The bottle’s label carries extra significance – and a bit of tongue-in-cheek pride – for Peters: aside from the nod to the hero in David Bowie’s classic hit Space Oddity, he brought his trademark boldness in the face of politics to bear by suggesting the design depict him exiting a space ship and breaking free of President Donald Trump’s unwanted advances.
“That’s me stepping on Trump’s head,” says a smiling Peters. “We probably won’t be raising a glass of Major Tom together any time soon; after all, it’s an ‘immigrant’ beer!”
About Tom Peters
Tom Peters has been serving Belgian beer in Philadelphia since 1984, clocking twelve years as a bartender and manager before co-founding Monk’s Cafe in 1997 with Fergus Carey.
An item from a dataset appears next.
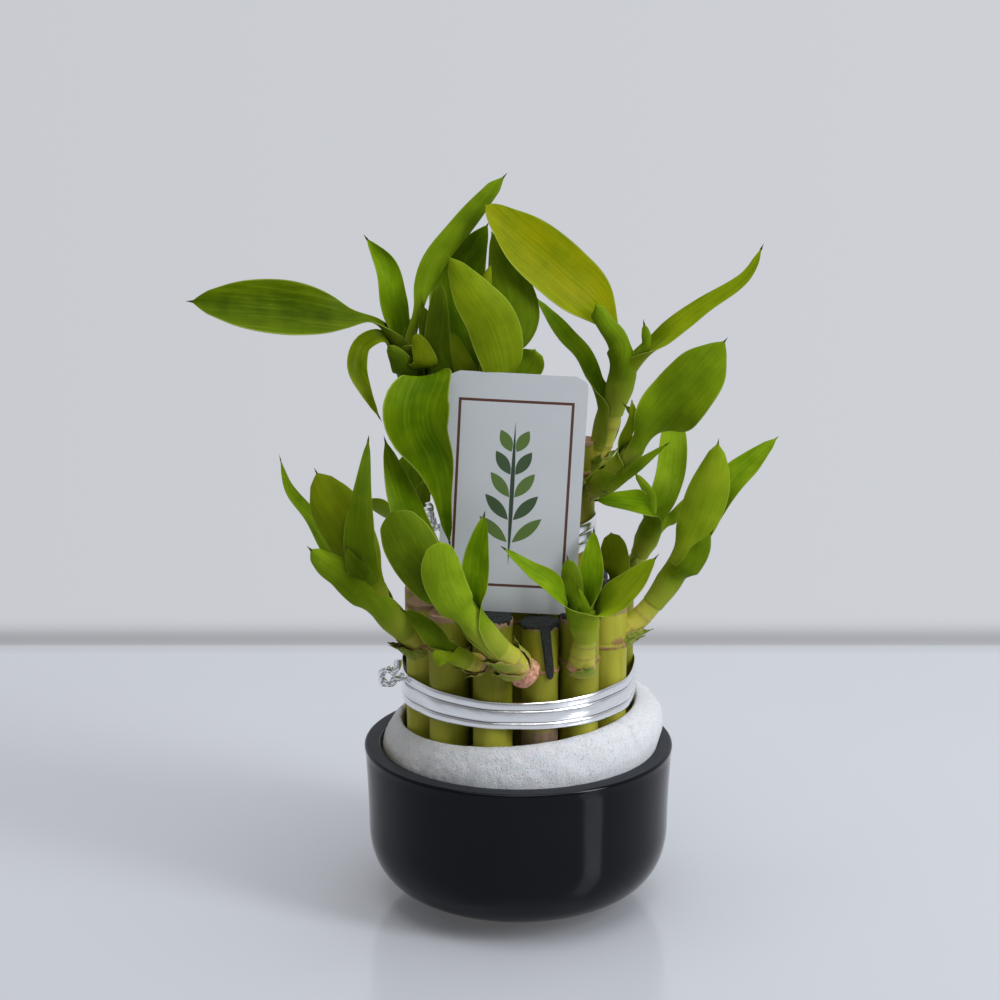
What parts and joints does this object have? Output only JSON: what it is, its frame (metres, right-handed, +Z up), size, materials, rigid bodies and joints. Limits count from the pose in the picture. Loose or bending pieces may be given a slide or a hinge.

Peters earned his reputation as the “Godfather of Belgian Beer” early in his career, even offering to pay for then-unknown beers like Chimay and Orval out of his pocket if guests didn’t like them. His expansive knowledge predates and helped usher in the contemporary craft beer movement, and is powered by a deep curiosity to meet the brewers and families behind the world’s greatest beer. Peters still travels to Belgium many times a year to research beer, and meet with the world-class brewers he is proud to call friends. For his pioneering of Belgian beer in the United States, Peters was named Sir Thomas of Monk’s, knight of the Chevalerie du Fourquet de Brasseurs; the first person not a professional brewer to be inducted into Knights of the Belgian Mashstaff. Monk’s Cafe has been designated an official Ambassadeur Orval for 10 consecutive years; in 2017, Monk’s was one of just seven U.S. bars and restaurants to earn that distinction. In 2007, he and longtime friend Bruce Nichols co-created Philly Beer Week, a 10-day celebration of beer culture in Philadelphia, and helped establish the city as a beer destination, spawning more than 100 similar festivals nationwide.